An appellate court has overturned the 2011 conviction on conflict-of-interest charges of a school official tied to former Newport-Mesa Unified Supt. Jeffrey Hubbard.
In addition to directing that all charges against Karen Anne Christiansen be dismissed, Judge Stephen A. Marcus on Friday also vacated her four-year prison sentence and the approximately $3.5-million restitution payment a L.A. County Superior Court judge had ordered her to make.
Christiansen, 55, the Beverly Hills Unified School District’s former planning and facilities director, had been convicted on four counts of conflict-of-interest charges for taking more than $1.3 million through a contract she steered to herself. She worked for Hubbard when he was superintendent there.
The Los Angeles County district attorney’s office said she encouraged school officials to borrow money for a building campaign while she planned to direct the management contract to herself.
Her company, Strategic Concepts, began drawing more than $200,000 a month until she was fired, according to the district attorney’s office.

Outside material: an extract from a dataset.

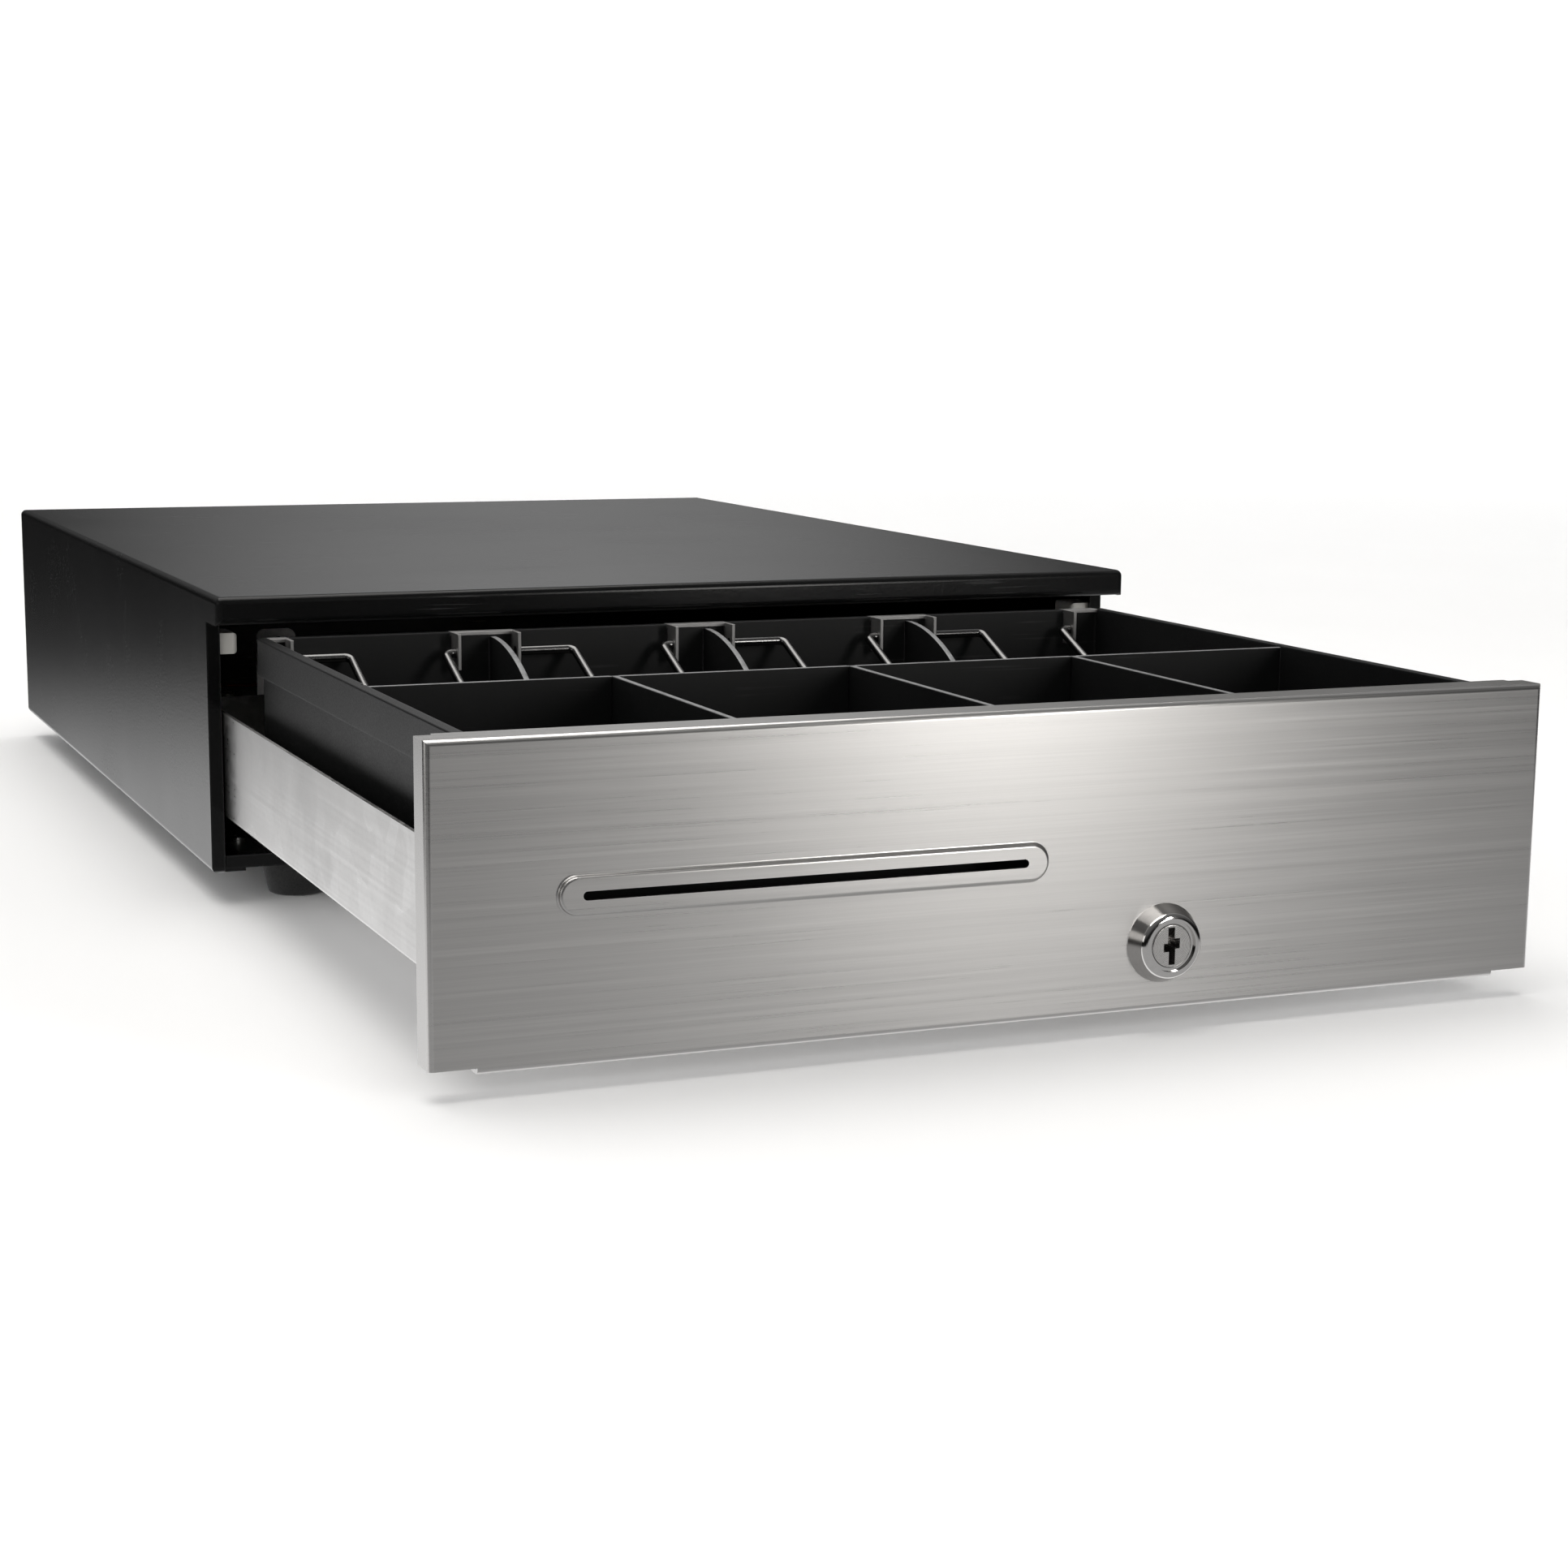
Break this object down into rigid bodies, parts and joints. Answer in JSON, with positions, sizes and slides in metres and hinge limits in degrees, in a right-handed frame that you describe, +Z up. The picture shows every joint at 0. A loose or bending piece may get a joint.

On appeal, Christiansen’s attorneys argued that the code under which she had been charged did not apply because she was a consultant and independent contractor to the district, not a member, officer or employee.
She had previously worked as an employee, but that status changed in 2006.
In a separate 2012 trial, Hubbard was convicted on two felony counts misappropriating public funds to Christiansen while the two worked in Beverly Hills. He was never accused of wrongdoing in Newport-Mesa but was fired by the school board after his conviction.
This report was compiled the staffs of the Los Angeles Times and Daily Pilot.